On the other side of the aisle, four Jewish Republican longshots all lost their races against well-known incumbents. In a matchup between two Jewish women in the Philadelphia-area's 13th Congressional District, Democrat Allyson Schwartz easily defeated Republican Marina Kats, 63 percent to 34 percent. In New York's 5th District, including parts of Queens and Nassau County, Republican Liz Berney received 28 percent of the vote in her race against Jewish Democrat Gary Ackerman.
Also, Republican Steve Greenberg lost by 20 points to Democrat Melissa Bean in Illinois' 8th District, outside of Chicago, and Nick Gerber lost to Ellen Tauscher in California's 10th District by a 34-point margin.
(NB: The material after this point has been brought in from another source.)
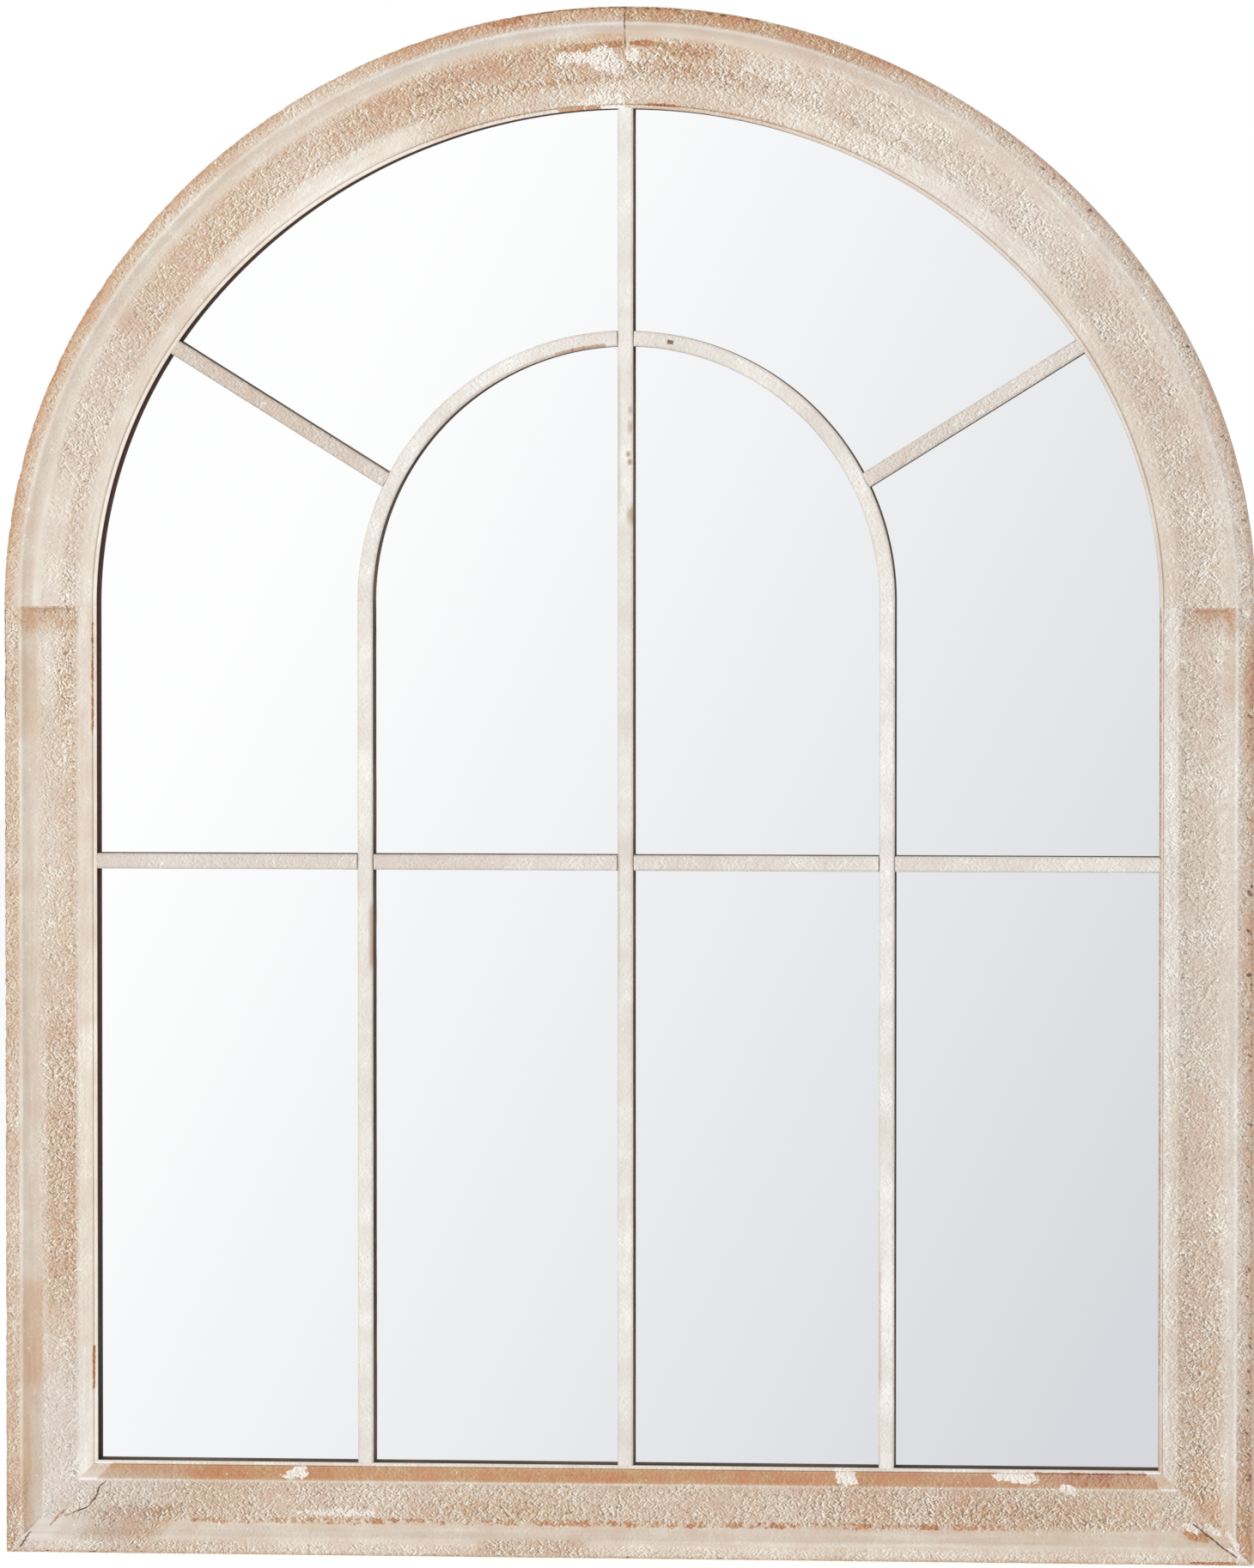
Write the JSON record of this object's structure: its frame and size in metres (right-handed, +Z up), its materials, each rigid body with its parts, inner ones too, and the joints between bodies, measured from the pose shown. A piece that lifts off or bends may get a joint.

Another Jewish Republican lost an open seat on Staten Island that had been in GOP hands since 1983. Former state Assemblyman Bob Straniere, unpopular with the local Republican Party establishment but the victor in a primary, was routed by Democratic City Councilman Michael McMahon, 61 percent to 33 percent. The seat came open when Vito Fosella decided to leave Congress after his arrest earlier this year on drunk driving charges and the subsequent revelation that the married congressman had a girlfriend and child living in the Washington area.
There were Jewish Democratic longshots who were defeated as well.
In New Jersey's 4th District, Jewish Democrat and history professor Joshua Zeitz received one-third of the vote in his quest to knock off the 28-year Republican incumbent, Rep. Christopher Smith.
In California's 45th District, which includes Palm Springs, former state Assemblywoman Julie Bornstein lost to Republican Mary Bono Mack by a 56-44 margin. And in Virginia's 10th District, outside of Washington, health policy expert Judy Feder lost her second consecutive challenge to the 14-term incumbent Republican, Rep. Frank Wolf, in Virginia's 10th District, garnering 38 percent of the vote compared to Wolf's 60 percent.